Companies who try to engage their employees with quantitative information will fail because most people don’t get terribly motivated by data, especially when it is abstract and unrelatable. What is a gigawatt of energy? Gigaton of carbon? Billion cubic meters of water?

Some companies go beyond data to include storytelling, with pictures of people fleeing floods, and or dying polar bears. So, on top of being baffled, we are overwhelmed, sad, frightened and a bit fed up with news stories about drought, heat, flood and fire.

Overwhelm leads people to tune out, deny science or become frozen by the sheer scale of the problem.

Another response is shifting responsibility. Ever hear these: “We need policy first to give us direction and level the playing field,” or “Personal actions are insignificant.” True, policy is necessary, but individuals impact policy and outcomes. Everyone is a voter, influencer or decision-maker and small actions aggregate to make a big difference. How do we move from apathy, fear, despondency, and obliviousness to engagement?

An organization’s culture needs to be embedded with the belief that, individually and collectively, we can improve our climate outcomes. When everyone feels they have the support to drive change regardless of their title, solutions will emerge. To create a sustainability culture, we need four anti-metrics: Hope, Agency, Creativity and Community.

1. Hope. Hope is essential because when we have no hope, we have no action. Hope is what inspires us and frees us to act. Fear blocks us, or worse, sends us running in the other direction.

2. Agency. We need to believe in our own capacity to make a difference. Nothing builds agency more than innovating solutions. Even small wins, or ideas that go nowhere, provide an emotional foundation for engagement because we can see our own power to be change-makers.

3. Creativity. The experience of creating brings joy, hope and inspiration. Working with our hands or in images pushes people out of their comfort zone in a way that flattens the hierarchy. Ideas, not status, become the primary currency. There are no right answers and no predetermined outcomes. We lose our ability to fall back on the same old language, so we work more collaboratively across silos and domains. The fear of saying something wrong is removed in a bubble of activity that creates a safe zone for exploration.

4. Community. We change a group’s beliefs by working together to create a collective vision of a better path forward. Working in small teams improves communications, trust, and comfort. Groups also harness a diversity of ideas. When we complete a task that can’t be completed by any individual alone, we go further, and succeed on an individual level as well as an organizational level.

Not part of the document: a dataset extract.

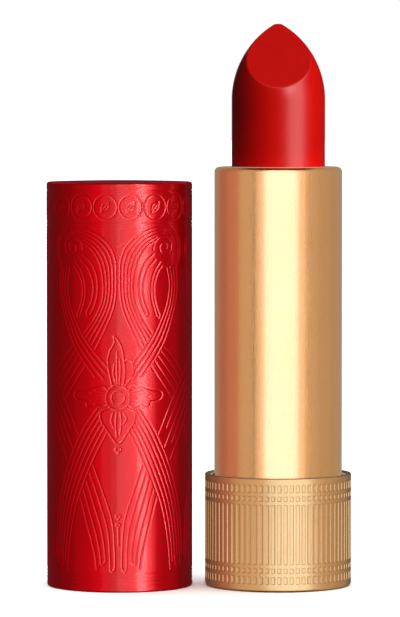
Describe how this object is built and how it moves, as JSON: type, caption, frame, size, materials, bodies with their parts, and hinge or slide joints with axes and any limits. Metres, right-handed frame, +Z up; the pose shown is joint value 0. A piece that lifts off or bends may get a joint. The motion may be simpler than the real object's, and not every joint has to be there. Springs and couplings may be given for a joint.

How do you capture this powerful experience in a reasonable time, in a work environment, and with a directed purpose? Climate Creatives developed a methodology using micro studio experiences to encapsulate all these ideas into powerful and compact exercises. Using lightweight art materials, client-driven agendas or specific topics are explored in exercises such as:

  • “What’s on My Plate?”: craft a meal with no animal protein, create a banquet together“
  • Heat Islands”: redesign an urban space with native trees and plants“
  • Take a Stance”: speak your truth or act out a skit wearing headpieces of your own creation“
  • Message-in-a-Bottle”: communicate asynchronously across cohorts, within teams, or at events

For a deeper dive, support your organization’s goals in longer bespoke workshops. Developing your ideas, even if they are intangible, in physical form with a small team, is a form of meaningful play. Offering and receiving input and celebrating the results with the larger group build camaraderie and excitement.

This joyful experience generates viable ideas and deep engagement, and participants feel successful. Harness your entire team to reach your sustainability goals and rebuild connections after working remotely for so long. Hope, Agency, Creativity and Community combined develop a deeper sustainability culture — with no more dead polar bears.